Reading Habibi is like watching Craig Thompson juggle with chainsaws. The huge ideas he works with: the intractable divisions of gender, sex, ecology, religion, and colorism, are live and dangerous and complicated. He chose to set this story in a dreamlike world outside of time and concrete geography, and it frees him to explore these divisions as aspects of the human condition.
There are no easy answers found in this story, grey area is everywhere and anyone looking for relief or prescriptions is bound to be disappointed. Except maybe in the values of story and art. Story, art, words and ink are intwined, and I have to note as well that I cannot think of a more beautiful object than the book that is and contains this story.

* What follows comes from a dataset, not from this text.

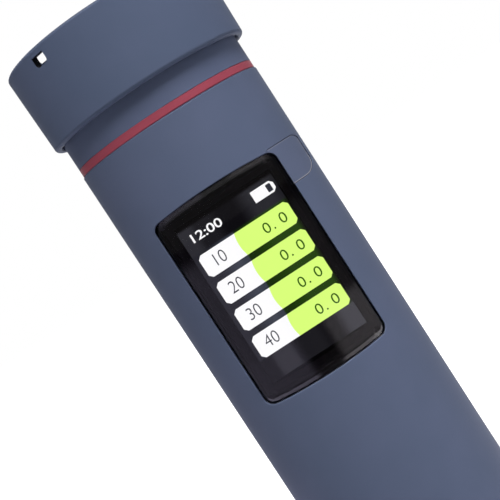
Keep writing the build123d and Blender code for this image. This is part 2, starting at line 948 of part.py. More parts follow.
def make_tail_cap():
    """The flat tail, with a spigot, two screw posts and the slot of the charging socket."""
    seal_height = tail_height + seal_rise
    seal_floor = body_bore - seal_fit - 2 * seal_section - groove_clearance
    seal_half = seal_section + groove_clearance
    tail = turned(
        [
            (0, 0),
            (body_radius, 0),
            (body_radius, tail_height),
            (spigot_radius, tail_height),
            (spigot_radius, seal_height - seal_half),
            (seal_floor, seal_height - seal_half),
            (seal_floor, seal_height + seal_half),
            (spigot_radius, seal_height + seal_half),
            (spigot_radius, tail_top),
            (spigot_bore, tail_top),
            (spigot_bore, tail_floor),
            (0, tail_floor),
        ]
    )
    tail = fillet(rims(tail, body_radius, 0), tail_round)
    sunk = tail_screw_sink + tail_screw_head_height
    for x, y in tail_screw_places():
        tail += peg(x, y, post_radius, tail_floor, post_top)
        tail -= peg(x, y, tail_screw_radius + slip, 0, post_top)
        tail -= peg(x, y, tail_screw_head + slip, 0, sunk)
    slot = SlotOverall(usb_width + 2 * usb_clearance, usb_height + 2 * usb_clearance)
    return tail - extrude(Plane(origin=(0, usb_middle, 0)) * slot, amount=tail_floor)


def make_tail_seal():
    """The soft ring that seals the tail cap in the barrel."""
    ring_radius = body_bore - seal_fit - seal_section
    return Pos(0, 0, tail_height + seal_rise) * Torus(ring_radius, seal_section)


def make_tail_screws():
    """The two screws that run from the tail into the chassis."""
    head_top = tail_screw_sink + tail_screw_head_height
    screws = Part()
    for x, y in tail_screw_places():
        screws += peg(x, y, tail_screw_head, tail_screw_sink, head_top)
        screws += peg(x, y, tail_screw_radius, head_top, tail_top + tail_screw_grip)
    return screws


makers = {
    "cap_shell": make_cap_shell,
    "calibration_tile": make_calibration_tile,
    "tile_cushion": make_tile_cushion,
    "tile_retainer": make_tile_retainer,
    "body_shell": make_body_shell,
    "tail_cap": make_tail_cap,
    "tail_seal": make_tail_seal,
    "tail_screws": make_tail_screws,
    "accent_ring": make_accent_ring,
    "head_shell": make_head_shell,
    "cap_grip_ring": make_cap_grip_ring,
    "aperture_ring": make_aperture_ring,
    "protective_glass": make_protective_glass,
    "optics_block": make_optics_block,
    "collector_lens": make_collector_lens,
    "led_board": make_led_board,
    "leds": make_leds,
    "light_baffle": make_light_baffle,
    "optics_screws": make_optics_screws,
    "sensor_board": make_sensor_board,
    "sensor_chip": make_sensor_chip,
    "sensor_flex": make_sensor_flex,
    "chassis": make_chassis,
    "main_board": make_main_board,
    "main_chip": make_main_chip,
    "radio_module": make_radio_module,
    "board_screws": make_board_screws,
    "display_window": make_display_window,
    "window_gasket": make_window_gasket,
    "display_panel": make_display_panel,
    "display_frame": make_display_frame,
    "display_flex": make_display_flex,
    "flex_connector": make_flex_connector,
    "battery": make_battery,
    "battery_pad": make_battery_pad,
    "battery_leads": make_battery_leads,
    "battery_connector": make_battery_connector,
    "usb_connector": make_usb_connector,
    "measure_key": make_measure_key,
    "key_switch": make_key_switch,
    "switch_plunger": make_switch_plunger,
}

os.makedirs("parts", exist_ok=True)
for node, maker in makers.items():
    export_step(maker(), f"parts/{node}.step")
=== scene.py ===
# %% [markdown]
# # A slim handheld meter for colour and density
# The instrument is a round barrel that stands on its tail, with a push-on cap over its measuring head. Its
# pieces come from an engineering model at their real size, so this lesson moves none of them. It gives each
# one the finish of the real thing, and adds what is too thin or too fine for such a model: the print behind
# the window, the lit picture on the display, the screws' drives and the socket's contacts.

# %% Load the engineering model and open the toolbox
from math import cos, pi, radians, sin

import bpy
from mathutils import Matrix, Vector


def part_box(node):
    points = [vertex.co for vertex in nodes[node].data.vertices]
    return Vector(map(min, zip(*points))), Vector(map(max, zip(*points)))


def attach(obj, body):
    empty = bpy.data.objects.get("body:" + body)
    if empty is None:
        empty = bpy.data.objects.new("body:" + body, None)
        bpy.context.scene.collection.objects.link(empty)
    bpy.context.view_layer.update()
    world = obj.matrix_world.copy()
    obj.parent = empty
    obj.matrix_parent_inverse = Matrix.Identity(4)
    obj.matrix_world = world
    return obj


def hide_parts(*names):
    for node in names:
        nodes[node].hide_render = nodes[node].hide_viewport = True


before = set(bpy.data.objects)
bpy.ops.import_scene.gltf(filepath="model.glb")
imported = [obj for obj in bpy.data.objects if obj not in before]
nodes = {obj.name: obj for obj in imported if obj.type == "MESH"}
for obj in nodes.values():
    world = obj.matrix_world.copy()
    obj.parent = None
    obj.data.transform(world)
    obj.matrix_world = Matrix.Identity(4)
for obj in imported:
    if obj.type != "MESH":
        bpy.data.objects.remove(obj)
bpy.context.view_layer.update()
MM = 0.001
print("pieces in the model:", len(nodes))

# %% [markdown]
# ## The camera
# The photograph was taken from close by, level with the display, and the picture was turned so that the cap
# points to the upper left. The same is done here: the meter stands upright and the camera is rolled. A long
# lens would flatten the cap's ellipse, so the distance comes first and the lens follows from it.

# %% Set up the camera
PHOTO_WIDTH = 500
FOCAL_PIXELS = 1076.46
CAMERA_PLACE = Vector((0.63, -159.16, 77.92)) * MM
CAMERA_PITCH = radians(-3.37)
CAMERA_YAW = radians(-0.33)
CAMERA_ROLL = radians(33.07)
SENSOR_WIDTH = 36.0
NEAREST_SEEN = 5 * MM


def camera_turn(pitch, yaw, roll):
    """The camera's rotation: it looks along +Y, tipped, swung and rolled by the three angles."""
    forward = Vector((sin(yaw) * cos(pitch), cos(yaw) * cos(pitch), sin(pitch)))
    level = Vector((cos(yaw), -sin(yaw), 0))
    down = forward.cross(level)
    right = cos(roll) * level + sin(roll) * down
    up = sin(roll) * level - cos(roll) * down
    return Matrix((right, up, -forward)).transposed().to_4x4()


camera_data = bpy.data.cameras.new("camera")
camera_data.sensor_width = SENSOR_WIDTH
camera_data.lens = SENSOR_WIDTH * FOCAL_PIXELS / PHOTO_WIDTH
camera_data.clip_start = NEAREST_SEEN
camera = bpy.data.objects.new("camera", camera_data)
turn = camera_turn(CAMERA_PITCH, CAMERA_YAW, CAMERA_ROLL)
camera.matrix_world = Matrix.Translation(CAMERA_PLACE) @ turn
bpy.context.scene.collection.objects.link(camera)
bpy.context.scene.camera = camera
bpy.context.scene.view_settings.view_transform = "Standard"
print("lens:", round(camera_data.lens, 1), "mm")

# %% [markdown]
# ## Colours and nodes
# Colours are chosen on screen as hex values, which hold them as the eye sees them. A shader adds up light,
# so it needs them in linear light, and one function does that. A second one adds a node with its settings
# and links. Many nodes have more sockets than their settings use, so it looks only at those in use.

# %% Helpers for colours and nodes
PLAIN_WHITE = (1, 1, 1, 1)
SMOOTH = {"interpolation_type": "SMOOTHSTEP"}


def linear(hex_colour):
    """An sRGB hex colour as linear light, with full cover."""
    channels = [int(hex_colour[i : i + 2], 16) / 255 for i in (1, 3, 5)]
    light = [c / 12.92 if c <= 0.04045 else ((c + 0.055) / 1.055) ** 2.4 for c in channels]
    return (*light, 1.0)


def per_metre(size_mm):
    """How many of a pattern's features of this size go into a metre."""
    return 1 / (size_mm * MM)


def in_use(sockets, name):
    """The socket of this name or number, among those that the node's settings leave in use."""
    sockets = [socket for socket in sockets if socket.enabled]
    if isinstance(name, int):
        return sockets[name]
    return next(socket for socket in sockets if socket.name == name)


def add_node(tree, kind, inputs=None, **settings):
    """Adds a node with its settings. An input is a value, a socket, or a node, whose first output is used."""
    node = tree.nodes.new(kind)
    for name, value in settings.items():
        setattr(node, name, value)
    for name, value in (inputs or {}).items():
        socket = in_use(node.inputs, name)
        if isinstance(value, bpy.types.Node):
            value = in_use(value.outputs, 0)
        if isinstance(value, bpy.types.NodeSocket):
            tree.links.new(value, socket)
        else:
            socket.default_value = value
    return node


def span(value, start, end, first=0.0, last=1.0):
    """The inputs of a Map Range node: it goes from first to last as the value goes from start to end."""
    return {"Value": value, "From Min": start, "From Max": end, "To Min": first, "To Max": last}


def new_material(name):
    """An empty material and its tree, with the pattern space that sits still on the piece."""
    material = bpy.data.materials.new(name)
    material.use_nodes = True
    tree = material.node_tree
    tree.nodes.clear()
    place = add_node(tree, "ShaderNodeTexCoord").outputs["Object"]
    return material, tree, place


print("half grey on screen is", round(linear("#808080")[0], 3), "in linear light")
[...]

This is, like, a very important and beautiful book to me. Tara Brach takes clear aim at the voices in our heads that tell us that we don't deserve happiness, that keep us stuck in our wounds, and try and keep us disconnected from our true feelings because we worry that if we open ourselves up to them they might drown us, like one more passenger on a lifeboat that's barely above water.

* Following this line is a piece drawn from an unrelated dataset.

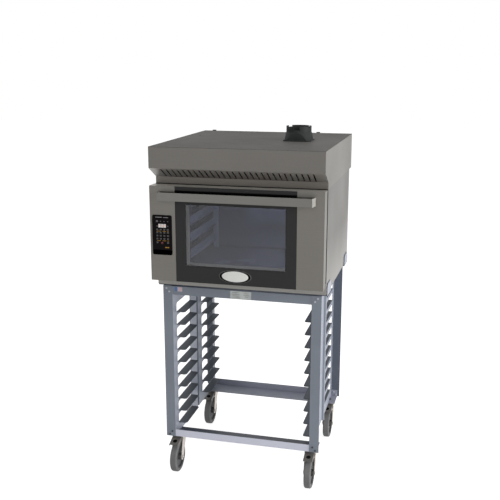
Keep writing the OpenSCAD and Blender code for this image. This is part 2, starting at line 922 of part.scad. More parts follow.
// Radial impeller round the origin, blades up from its disc, along +Z
module impeller(r, len) {
    cylinder(h = 2, r = r);
    cylinder(h = len * 0.6, r = shaft_r + 8);
    difference() {
        translate([0, 0, len - 2]) cylinder(h = 2, r = r);
        translate([0, 0, len - 3]) cylinder(h = 4, r = r - blade_depth);
    }
    for (i = [0 : blade_count - 1])
        rotate(i * 360 / blade_count)
            translate([r - blade_depth, -0.75, 1]) rotate(18) cube([blade_depth - 1, 1.5, len - 2]);
}

// Cavity fan with the shaft that runs back into its motor
module cavity_fan(s) {
    x = s * fan_spacing / 2;
    translate([x, fan_y + fan_len, fan_z]) rotate([90, 0, 0]) impeller(fan_r, fan_len);
    rod_y(x, fan_z, fan_y + fan_len / 2, insulation_back + motor_len - 10, shaft_r);
}

module fan_left() {
    color("silver") placed() cavity_fan(-1);
}

module fan_right() {
    color("silver") placed() cavity_fan(1);
}

module fan_motors() {
    color("dimgray") placed()
        for (s = [-1, 1])
            difference() {
                union() {
                    block([s * fan_spacing / 2 - motor_side / 2, insulation_back,
                            fan_z - motor_side / 2],
                        [s * fan_spacing / 2 + motor_side / 2, insulation_back + motor_flange_t,
                            fan_z + motor_side / 2]);
                    rod_y(s * fan_spacing / 2, fan_z, insulation_back + motor_flange_t - cut,
                        insulation_back + motor_len, motor_r);
                }
                rod_y(s * fan_spacing / 2, fan_z, insulation_back - cut,
                    insulation_back + motor_len - 6, shaft_r + run_gap);
            }
}

// Heating ring round each fan, with two leads to the cavity's rear wall
module heating_elements() {
    y = fan_y + fan_len / 2;
    lead_r = element_r + 1.5;
    color("darkslategray") placed()
        for (s = [-1, 1]) {
            translate([s * fan_spacing / 2, y, fan_z]) rotate([90, 0, 0])
                rotate_extrude($fn = 96)
                    translate([element_ring_r, 0]) circle(element_r, $fn = 32);
            for (side = [-1, 1])
                rod_y(s * fan_spacing / 2 + side * element_ring_r * sin(8),
                    fan_z - element_ring_r * cos(8), y - lead_r, cavity_back, lead_r);
        }
}

// Pipe from the cavity's roof up into the hood
module steam_duct() {
    z0 = cavity_top + sheet;
    z1 = body_top + 24;
    color("silver") placed()
        difference() {
            union() {
                rod_z(0, duct_y, z0, z1, duct_r);
                rod_z(0, duct_y, z0, z0 + 2, duct_r + 7);
            }
            rod_z(0, duct_y, z0 - cut, z1 + cut, duct_r - duct_wall);
        }
}

// Circuit board on spacers on the base pan, with its relays, transformer and terminals
module power_board() {
    z0 = body_z + sheet;
    board_z = z0 + 8;
    x1 = oven_w / 2 - board_side;
    x0 = x1 - board_w;
    y0 = shell_y + board_front;
    y1 = y0 + board_d;
    color("seagreen") placed() {
        for (x = [x0 + 8, x1 - 8], y = [y0 + 8, y1 - 8])
            rod_z(x, y, z0, board_z + 1, 4);
        block([x0, y0, board_z], [x1, y1, board_z + 2]);
        translate([x0 + transformer_at[0], y0 + transformer_at[1], board_z + 1])
            cube([transformer_w, transformer_d, transformer_h]);
        for (i = [0 : 3])
            block([x0 + 84 + 30 * i, y0 + 24, board_z + 1],
                [x0 + 104 + 30 * i, y0 + 52, board_z + 16]);
        block([x0 + 30, y1 - 30, board_z + 1], [x1 - 30, y1 - 14, board_z + 14]);
    }
}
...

Writing about self-help is vulnerable to me because it's like shouting Hi! I have all these problems. And they are also easy to make fun of, and not even in a mean-spirited way. There is something a little goofy about looking to Buddhism for answers (as an American, given the cultural history of “looking to the East” for enlightenment) or taking in meditations with exercises like saying hello to your pain. There's a real and sad truth to texts like these: I turn to them when I need to hear them. I allow them in when trying to muddle through endless grey days without compassion for myself is worse than trying to do something about it.
Self-help/growth books are one of those things where some work for some folks and others work for other folks, so I wouldn't just blanket recommend it to everyone. The most I can say is that if it seems like it might contain something you're trying to find, you owe it to yourself to open it up and see if it is.